According to the Single Responsibility Principle, the Board class still has way too much responsibility... In the same way that the code for the "ghost" creatures was moved out of the Board class, similarly create a separate class for the player/Pacman shape.
Note: The key listener, PacKeyAdapter, needs to remain in Board as it's implicitly bound to the JPanel's "focus". Don't try to move it out.
Give a UML diagram for this program, which includes any code changes you made in the preceding questions/problems. Please include relevant Java Swing classes.
Note 1: As noted earlier in the semester, I recommend using LucidChart.
Note 2: You may exclude the following Java and Swing classes from your diagram:
Graphics, Graphics2D, Integer, String, ArrayList, Rectangle2D, Ellipse2D, Color
Please include all others.
Which of the classes, if any, are:
Note: Include any code you added in the preceding questions.
How do the values within the levelData array work? Explain what the different values mean...
Create a second level map. It doesn't need to be hugely different from the first, but should have enough differences to demonstrate your understanding of the values in levelData.
Make it so your second level map comes up after the player clears the first level map.

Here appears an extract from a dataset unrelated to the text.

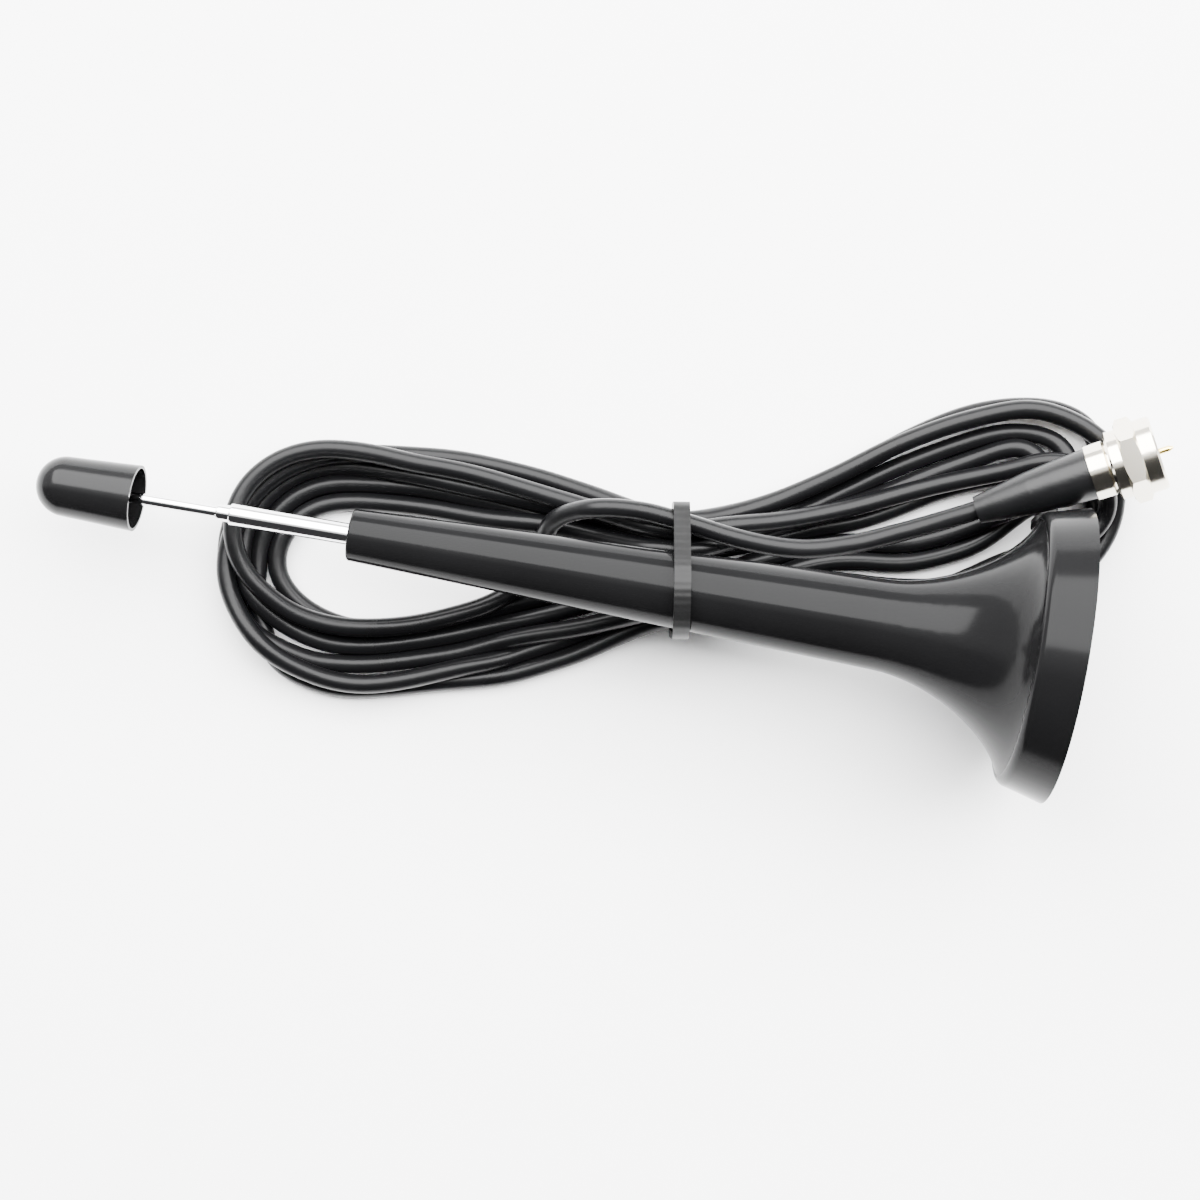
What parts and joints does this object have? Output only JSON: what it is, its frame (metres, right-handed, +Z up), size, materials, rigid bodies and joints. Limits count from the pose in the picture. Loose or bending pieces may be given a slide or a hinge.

Finally, create a new mechanism in levelData that corresponds to a "power dot", which when collected, convert the ghosts so that they display a "scared ghost" graphic and makes the ghosts collectible by the player (for points).
Create a counter that measures the amount of time that has elapsed after a power dot is collected. Have the ghosts operate in "scared" mode until a certain amount of time has elapsed. Once that time has elapsed, they should switch back to regular mode and display their original graphics.
There are two "scared ghost" images in the pacpix/ directory. Have the ghost display one of those two images when they are "scared".
When in "scared" mode, the player should be able to kill ghosts by colliding with them. In regular omde, this would cause the player to die, but in "scared" mode, the ghost should "die" (be removed), and the player should be awared some amount of points.
Add a few power dots to the board, and make sure they work as expected.